§ **What is required**: Your task is to print all of the material verbatim.

[Rows from a 3D modeling dataset]
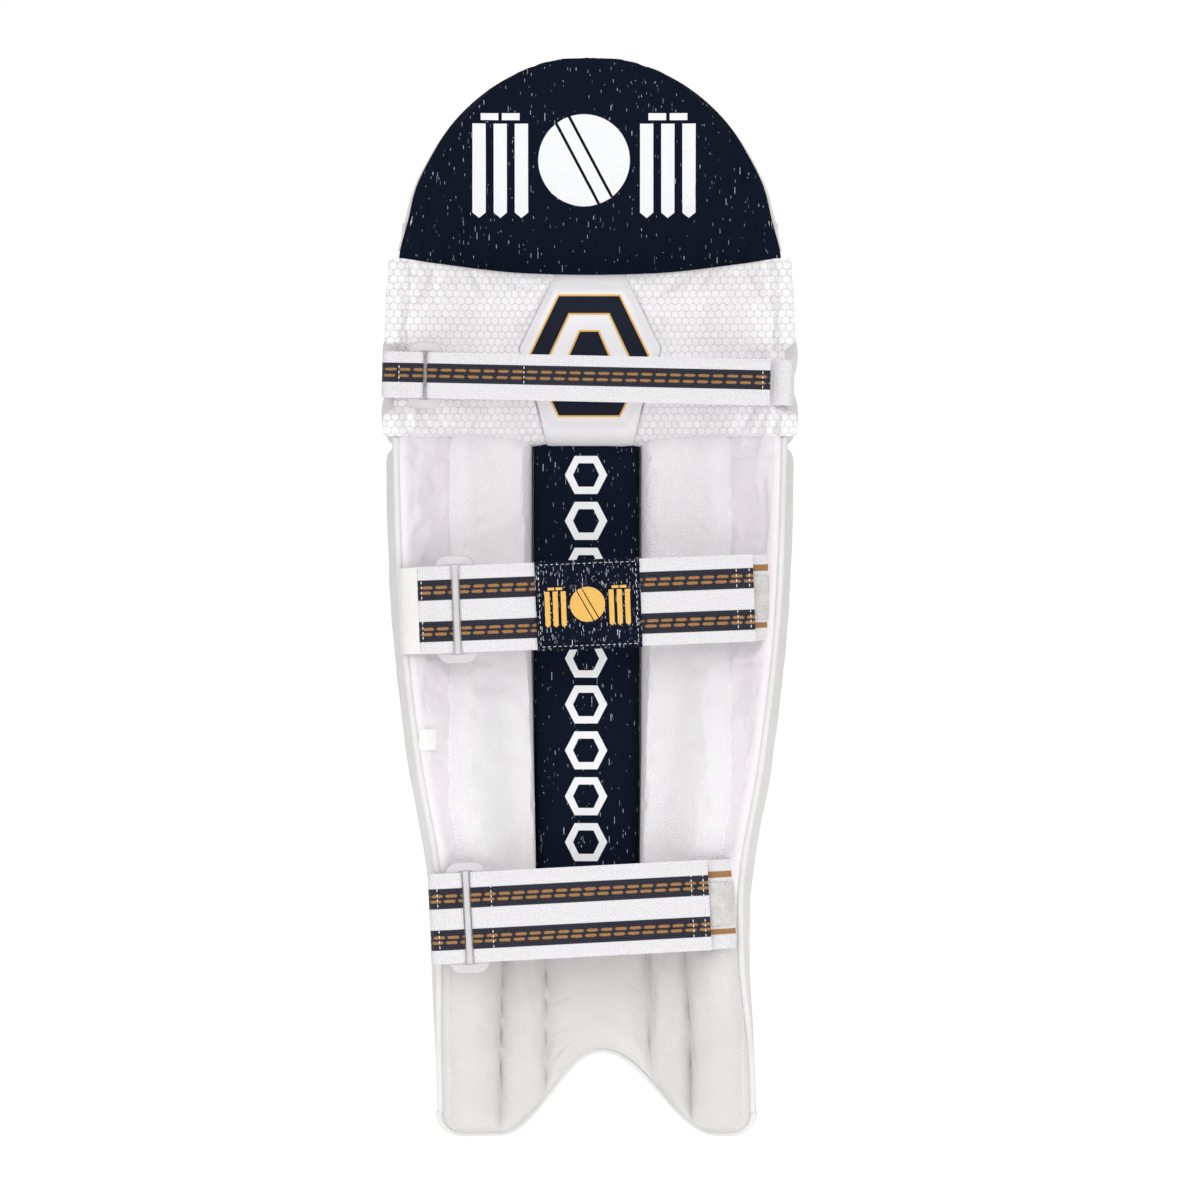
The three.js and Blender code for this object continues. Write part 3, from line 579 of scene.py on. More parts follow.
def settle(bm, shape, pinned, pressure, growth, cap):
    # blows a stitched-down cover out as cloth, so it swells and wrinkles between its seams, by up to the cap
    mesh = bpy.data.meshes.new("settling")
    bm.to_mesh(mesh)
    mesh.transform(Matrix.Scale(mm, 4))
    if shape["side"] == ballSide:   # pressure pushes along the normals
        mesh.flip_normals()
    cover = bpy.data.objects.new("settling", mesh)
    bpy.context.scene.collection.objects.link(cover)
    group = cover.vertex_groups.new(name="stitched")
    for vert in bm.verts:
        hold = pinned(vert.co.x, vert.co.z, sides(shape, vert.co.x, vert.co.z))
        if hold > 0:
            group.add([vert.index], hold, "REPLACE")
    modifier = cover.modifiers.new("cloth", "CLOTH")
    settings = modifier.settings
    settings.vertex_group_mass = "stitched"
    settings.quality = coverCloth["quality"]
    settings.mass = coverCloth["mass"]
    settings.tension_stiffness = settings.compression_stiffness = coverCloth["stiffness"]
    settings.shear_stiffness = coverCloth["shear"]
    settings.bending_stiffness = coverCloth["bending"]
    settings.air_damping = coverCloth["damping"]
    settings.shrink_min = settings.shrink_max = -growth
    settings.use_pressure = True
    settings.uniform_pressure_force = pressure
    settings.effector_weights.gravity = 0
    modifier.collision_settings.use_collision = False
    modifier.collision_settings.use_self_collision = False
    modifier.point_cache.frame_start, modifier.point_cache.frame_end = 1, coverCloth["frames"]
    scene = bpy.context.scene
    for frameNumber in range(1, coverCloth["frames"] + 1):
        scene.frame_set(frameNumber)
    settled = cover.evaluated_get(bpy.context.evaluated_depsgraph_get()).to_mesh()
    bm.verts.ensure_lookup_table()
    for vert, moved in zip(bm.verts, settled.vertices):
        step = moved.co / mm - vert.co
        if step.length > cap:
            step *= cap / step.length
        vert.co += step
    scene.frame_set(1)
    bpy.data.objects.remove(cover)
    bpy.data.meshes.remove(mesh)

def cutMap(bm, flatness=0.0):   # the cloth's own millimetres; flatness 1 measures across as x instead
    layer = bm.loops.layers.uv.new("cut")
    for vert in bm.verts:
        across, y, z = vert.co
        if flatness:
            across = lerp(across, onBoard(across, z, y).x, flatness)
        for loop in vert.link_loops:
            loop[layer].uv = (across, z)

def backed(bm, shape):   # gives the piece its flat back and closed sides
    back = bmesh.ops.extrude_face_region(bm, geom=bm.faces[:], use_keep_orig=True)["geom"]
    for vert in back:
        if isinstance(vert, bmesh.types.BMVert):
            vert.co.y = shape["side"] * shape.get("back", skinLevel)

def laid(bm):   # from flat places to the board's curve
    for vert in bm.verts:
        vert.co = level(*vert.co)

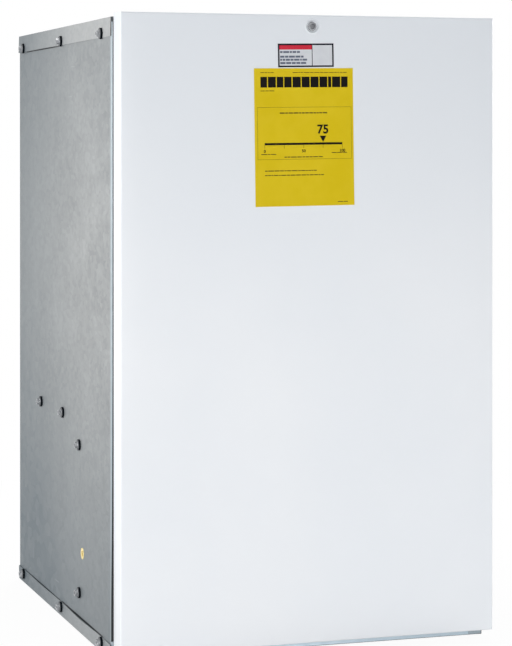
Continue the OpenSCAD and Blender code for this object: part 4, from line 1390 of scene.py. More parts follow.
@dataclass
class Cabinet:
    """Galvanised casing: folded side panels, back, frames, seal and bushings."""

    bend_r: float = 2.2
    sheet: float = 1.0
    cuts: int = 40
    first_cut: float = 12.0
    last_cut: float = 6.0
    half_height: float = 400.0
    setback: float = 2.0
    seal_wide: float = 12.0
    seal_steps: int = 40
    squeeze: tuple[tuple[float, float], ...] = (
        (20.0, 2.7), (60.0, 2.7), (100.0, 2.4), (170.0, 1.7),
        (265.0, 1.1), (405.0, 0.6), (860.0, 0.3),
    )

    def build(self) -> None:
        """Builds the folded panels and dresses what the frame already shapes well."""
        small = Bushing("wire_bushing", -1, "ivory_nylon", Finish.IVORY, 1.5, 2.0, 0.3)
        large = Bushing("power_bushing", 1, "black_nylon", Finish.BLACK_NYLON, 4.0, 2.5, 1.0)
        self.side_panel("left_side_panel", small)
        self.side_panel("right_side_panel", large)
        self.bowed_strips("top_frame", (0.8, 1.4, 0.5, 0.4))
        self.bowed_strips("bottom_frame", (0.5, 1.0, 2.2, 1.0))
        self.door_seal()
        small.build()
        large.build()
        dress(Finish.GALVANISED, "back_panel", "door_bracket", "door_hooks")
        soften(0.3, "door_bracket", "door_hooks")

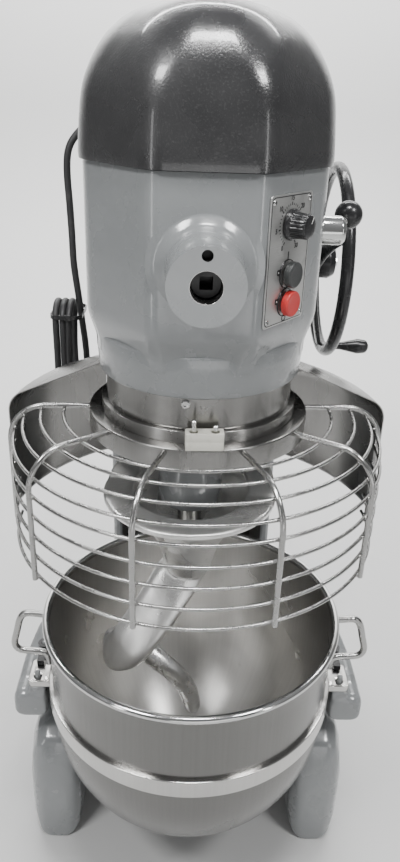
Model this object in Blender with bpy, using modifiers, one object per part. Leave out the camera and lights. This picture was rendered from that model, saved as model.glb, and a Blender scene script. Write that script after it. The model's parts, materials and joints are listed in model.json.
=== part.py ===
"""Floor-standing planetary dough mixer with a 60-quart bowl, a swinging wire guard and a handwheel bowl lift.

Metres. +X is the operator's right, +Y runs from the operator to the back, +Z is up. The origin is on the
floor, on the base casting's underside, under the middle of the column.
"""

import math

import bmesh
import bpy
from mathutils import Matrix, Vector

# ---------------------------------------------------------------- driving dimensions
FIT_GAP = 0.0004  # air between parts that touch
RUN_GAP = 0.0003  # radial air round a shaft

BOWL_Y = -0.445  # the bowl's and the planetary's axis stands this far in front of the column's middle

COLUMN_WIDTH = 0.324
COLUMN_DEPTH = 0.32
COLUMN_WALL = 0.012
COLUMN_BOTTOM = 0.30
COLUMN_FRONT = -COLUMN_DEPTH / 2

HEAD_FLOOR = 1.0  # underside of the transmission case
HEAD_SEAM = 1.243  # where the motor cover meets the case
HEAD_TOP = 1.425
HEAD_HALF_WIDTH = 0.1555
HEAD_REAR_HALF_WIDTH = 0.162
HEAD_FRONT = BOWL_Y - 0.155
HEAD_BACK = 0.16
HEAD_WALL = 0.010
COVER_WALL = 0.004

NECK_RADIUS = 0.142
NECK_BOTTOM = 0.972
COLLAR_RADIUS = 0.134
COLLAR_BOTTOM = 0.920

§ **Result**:
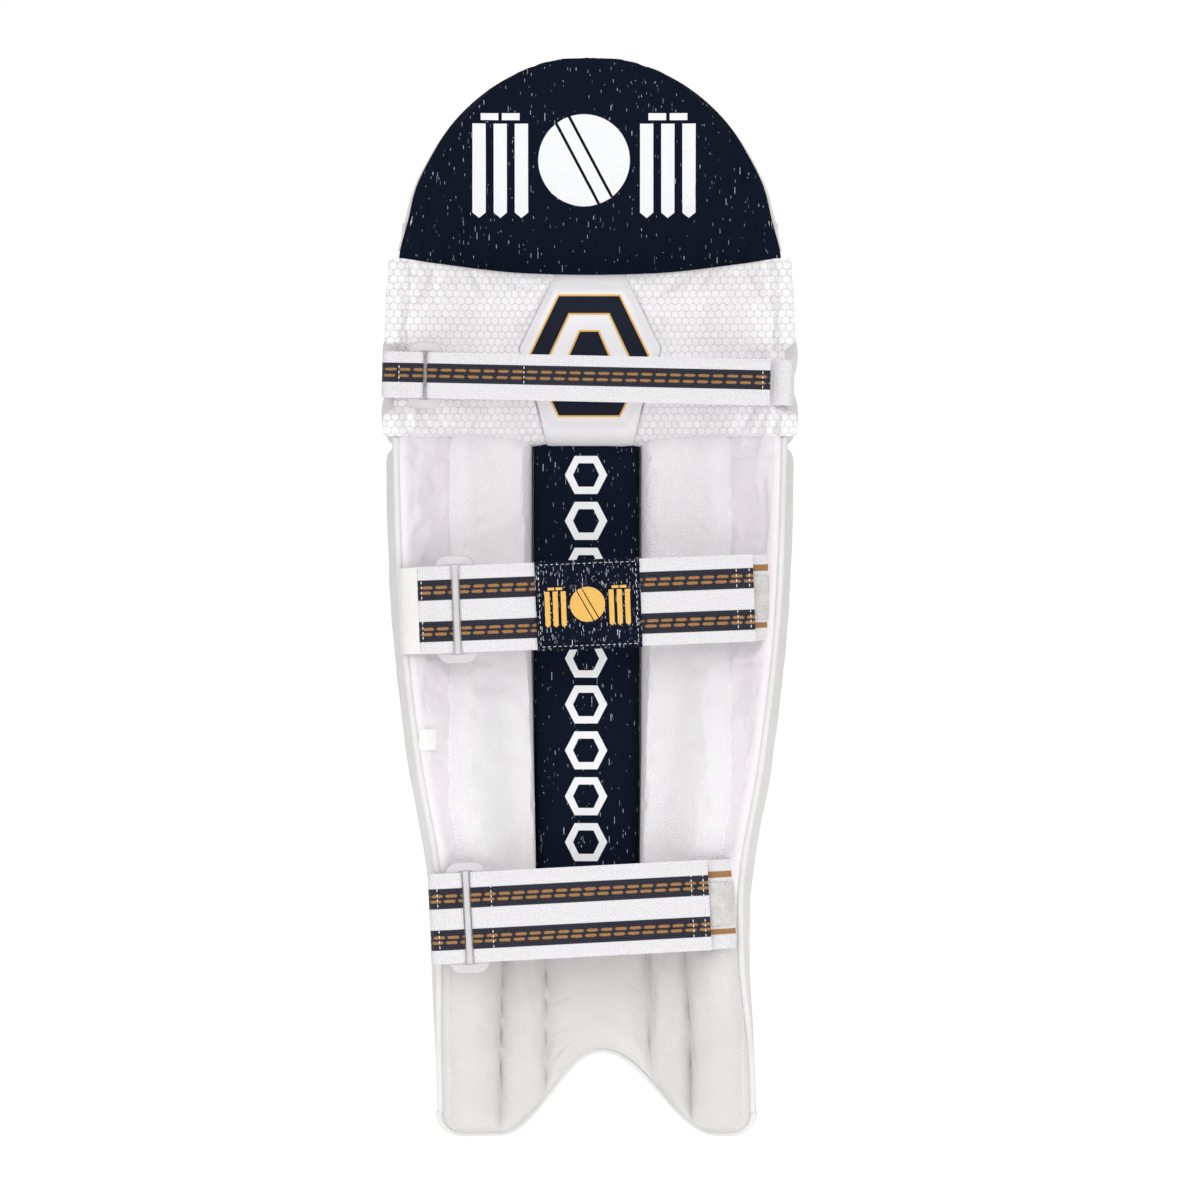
The three.js and Blender code for this object continues. Write part 3, from line 579 of scene.py on. More parts follow.
def settle(bm, shape, pinned, pressure, growth, cap):
    # blows a stitched-down cover out as cloth, so it swells and wrinkles between its seams, by up to the cap
    mesh = bpy.data.meshes.new("settling")
    bm.to_mesh(mesh)
    mesh.transform(Matrix.Scale(mm, 4))
    if shape["side"] == ballSide:   # pressure pushes along the normals
        mesh.flip_normals()
    cover = bpy.data.objects.new("settling", mesh)
    bpy.context.scene.collection.objects.link(cover)
    group = cover.vertex_groups.new(name="stitched")
    for vert in bm.verts:
        hold = pinned(vert.co.x, vert.co.z, sides(shape, vert.co.x, vert.co.z))
        if hold > 0:
            group.add([vert.index], hold, "REPLACE")
    modifier = cover.modifiers.new("cloth", "CLOTH")
    settings = modifier.settings
    settings.vertex_group_mass = "stitched"
    settings.quality = coverCloth["quality"]
    settings.mass = coverCloth["mass"]
    settings.tension_stiffness = settings.compression_stiffness = coverCloth["stiffness"]
    settings.shear_stiffness = coverCloth["shear"]
    settings.bending_stiffness = coverCloth["bending"]
    settings.air_damping = coverCloth["damping"]
    settings.shrink_min = settings.shrink_max = -growth
    settings.use_pressure = True
    settings.uniform_pressure_force = pressure
    settings.effector_weights.gravity = 0
    modifier.collision_settings.use_collision = False
    modifier.collision_settings.use_self_collision = False
    modifier.point_cache.frame_start, modifier.point_cache.frame_end = 1, coverCloth["frames"]
    scene = bpy.context.scene
    for frameNumber in range(1, coverCloth["frames"] + 1):
        scene.frame_set(frameNumber)
    settled = cover.evaluated_get(bpy.context.evaluated_depsgraph_get()).to_mesh()
    bm.verts.ensure_lookup_table()
    for vert, moved in zip(bm.verts, settled.vertices):
        step = moved.co / mm - vert.co
        if step.length > cap:
            step *= cap / step.length
        vert.co += step
    scene.frame_set(1)
    bpy.data.objects.remove(cover)
    bpy.data.meshes.remove(mesh)

def cutMap(bm, flatness=0.0):   # the cloth's own millimetres; flatness 1 measures across as x instead
    layer = bm.loops.layers.uv.new("cut")
    for vert in bm.verts:
        across, y, z = vert.co
        if flatness:
            across = lerp(across, onBoard(across, z, y).x, flatness)
        for loop in vert.link_loops:
            loop[layer].uv = (across, z)

def backed(bm, shape):   # gives the piece its flat back and closed sides
    back = bmesh.ops.extrude_face_region(bm, geom=bm.faces[:], use_keep_orig=True)["geom"]
    for vert in back:
        if isinstance(vert, bmesh.types.BMVert):
            vert.co.y = shape["side"] * shape.get("back", skinLevel)

def laid(bm):   # from flat places to the board's curve
    for vert in bm.verts:
        vert.co = level(*vert.co)

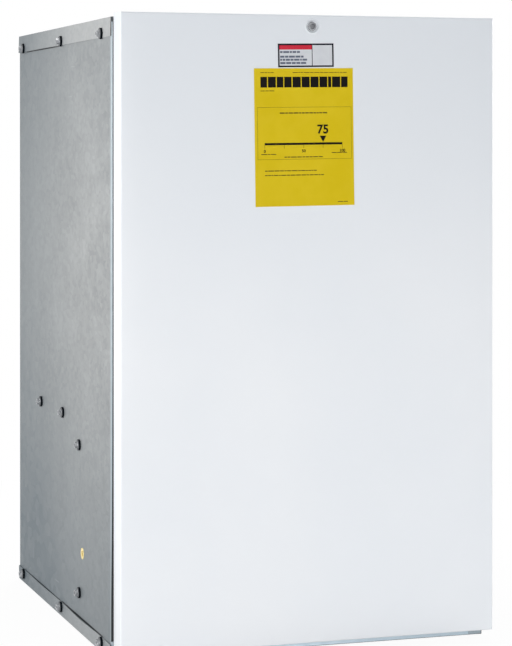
Continue the OpenSCAD and Blender code for this object: part 4, from line 1390 of scene.py. More parts follow.
@dataclass
class Cabinet:
    """Galvanised casing: folded side panels, back, frames, seal and bushings."""

    bend_r: float = 2.2
    sheet: float = 1.0
    cuts: int = 40
    first_cut: float = 12.0
    last_cut: float = 6.0
    half_height: float = 400.0
    setback: float = 2.0
    seal_wide: float = 12.0
    seal_steps: int = 40
    squeeze: tuple[tuple[float, float], ...] = (
        (20.0, 2.7), (60.0, 2.7), (100.0, 2.4), (170.0, 1.7),
        (265.0, 1.1), (405.0, 0.6), (860.0, 0.3),
    )

    def build(self) -> None:
        """Builds the folded panels and dresses what the frame already shapes well."""
        small = Bushing("wire_bushing", -1, "ivory_nylon", Finish.IVORY, 1.5, 2.0, 0.3)
        large = Bushing("power_bushing", 1, "black_nylon", Finish.BLACK_NYLON, 4.0, 2.5, 1.0)
        self.side_panel("left_side_panel", small)
        self.side_panel("right_side_panel", large)
        self.bowed_strips("top_frame", (0.8, 1.4, 0.5, 0.4))
        self.bowed_strips("bottom_frame", (0.5, 1.0, 2.2, 1.0))
        self.door_seal()
        small.build()
        large.build()
        dress(Finish.GALVANISED, "back_panel", "door_bracket", "door_hooks")
        soften(0.3, "door_bracket", "door_hooks")

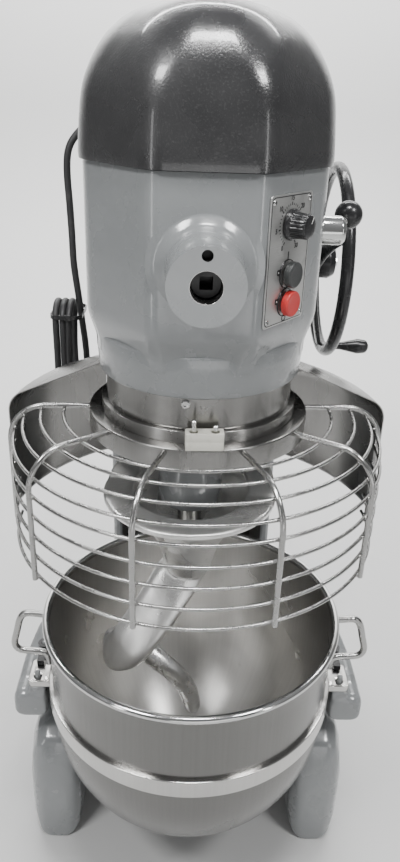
Model this object in Blender with bpy, using modifiers, one object per part. Leave out the camera and lights. This picture was rendered from that model, saved as model.glb, and a Blender scene script. Write that script after it. The model's parts, materials and joints are listed in model.json.
=== part.py ===
"""Floor-standing planetary dough mixer with a 60-quart bowl, a swinging wire guard and a handwheel bowl lift.

Metres. +X is the operator's right, +Y runs from the operator to the back, +Z is up. The origin is on the
floor, on the base casting's underside, under the middle of the column.
"""

import math

import bmesh
import bpy
from mathutils import Matrix, Vector

# ---------------------------------------------------------------- driving dimensions
FIT_GAP = 0.0004  # air between parts that touch
RUN_GAP = 0.0003  # radial air round a shaft

BOWL_Y = -0.445  # the bowl's and the planetary's axis stands this far in front of the column's middle

COLUMN_WIDTH = 0.324
COLUMN_DEPTH = 0.32
COLUMN_WALL = 0.012
COLUMN_BOTTOM = 0.30
COLUMN_FRONT = -COLUMN_DEPTH / 2

HEAD_FLOOR = 1.0  # underside of the transmission case
HEAD_SEAM = 1.243  # where the motor cover meets the case
HEAD_TOP = 1.425
HEAD_HALF_WIDTH = 0.1555
HEAD_REAR_HALF_WIDTH = 0.162
HEAD_FRONT = BOWL_Y - 0.155
HEAD_BACK = 0.16
HEAD_WALL = 0.010
COVER_WALL = 0.004

NECK_RADIUS = 0.142
NECK_BOTTOM = 0.972
COLLAR_RADIUS = 0.134
COLLAR_BOTTOM = 0.920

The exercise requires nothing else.